Further reading led me to MDA. I became completely hooked. Mark describes everything in such an easy and non-patronizing way that makes complete sense. I read through virtually every article on the site. Now I was really completely on board and an advocate for the lifestyle. Of course, all the while I carried on with my training. It was like someone had given me a new lease of life. Suddenly I felt really, really good. Instead of carrying around a layer of puppy fat like when I was following conventional wisdom, I was actually genuinely lean. It felt pretty nice to have some abs going on for the first time in my life. And as I was turning 30, it was like time was going the wrong way! But the best bit of all was that I no longer had to try, it felt effortless.
For a while I almost tipped over the edge into being “that guy,” militant about persuading people and following the guidance 100%, but over time, I’ve mellowed and allowed a little more leeway back towards the 80/20 rule. I took the advice about training and chronic cardio from Mark, Robb Wolf and others, and throttled back a little. I cut down my strength training to two or three times a week, replaced all my cardio, other than football, with walking (with my wife and son whenever possible) and now I just cruise. I still play football semi-competitively and despite doing no other “cardio,” I have no worries about being able to keep up with the game, despite the fact that most of my opponents are much younger. I’ve also unhooked from the gym. Over the last couple of years, I’ve got really into body-weight strength training. I go to the gym when I fancy and when I don’t, I just use my doorway chin up bar and rings at home. I like being the weird older guy in the gym who wears five-fingers and does handstands, chin ups and pistol squats, while all the younger lads are checking out their guns in the mirror between sets of shoulder presses on the Smith machine and shrugs on the squat rack.
The lifestyle has also provided plenty of peripheral benefits. I sold my wife on the idea early on and she lost a load of weight too. We love putting our five-fingers on and going walking together. Just over 14 months ago our son was born. We’re now following baby-led weaning using a primal eating plan, and he’s a really healthy and happy little soul. Of course the new demands of fatherhood have had a large impact on my free time available to train and quality of sleep available to recover. In the past that would have been a problem but not now. It’s easy to stay as lean and strong as I want to be just by using the minimum effective dose of training and sticking to a primal lifestyle. I’ve replaced the car commute by cycling the eight miles each way to work, which is time efficient, combining low level frequent movement and the commute in one go. Most of my colleagues thought I was absolutely nuts when I told them I was selling my car at the beginning of winter to start cycling to work. But it’s no bother. It was great to know that I’d have no problem in terms of being fit enough to commute reliably and quickly, when many of my peers simply wouldn’t have the option due to poor general health and fitness levels.

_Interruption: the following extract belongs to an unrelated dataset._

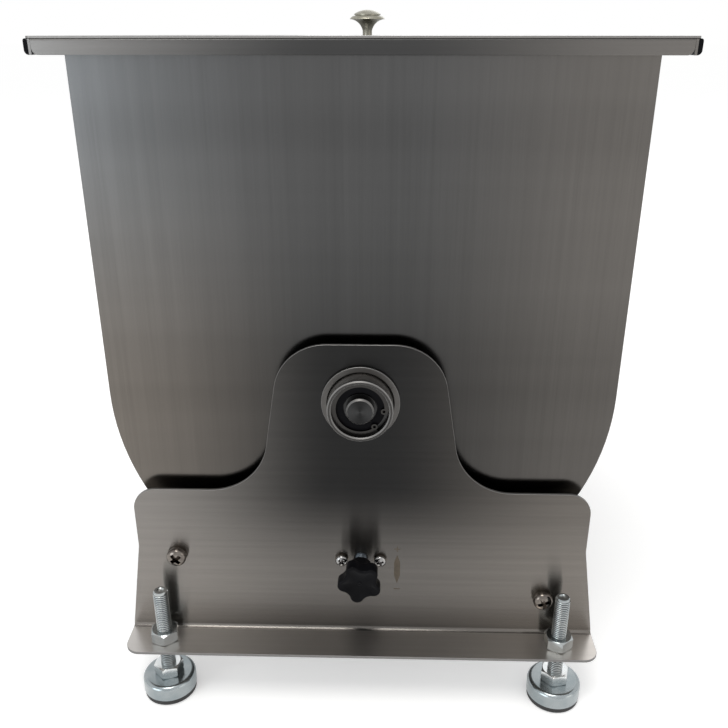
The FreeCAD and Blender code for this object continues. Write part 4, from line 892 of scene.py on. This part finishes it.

I’m almost 35 now and the primal lifestyle has enabled me to find a happy niche that I feel confident I can sustain for many years to come! I have no doubt that barring an unforeseen catastrophe, I’ll be able to maintain my lifestyle pretty much as long as I want to. I’m not worried about training my body into dust, becoming sedentary or sliding into a cycle of insidious weight gain and associated deteriorating health. I’m really looking forward to being able to enjoy playing with my son as he grows up and be able to keep up with whatever games and running around he wants to do, while of course raising him into a comfortable 80/20 primal lifestyle.
So all I can say is a huge thank you Mark for not only sharing your wisdom, but doing so for free!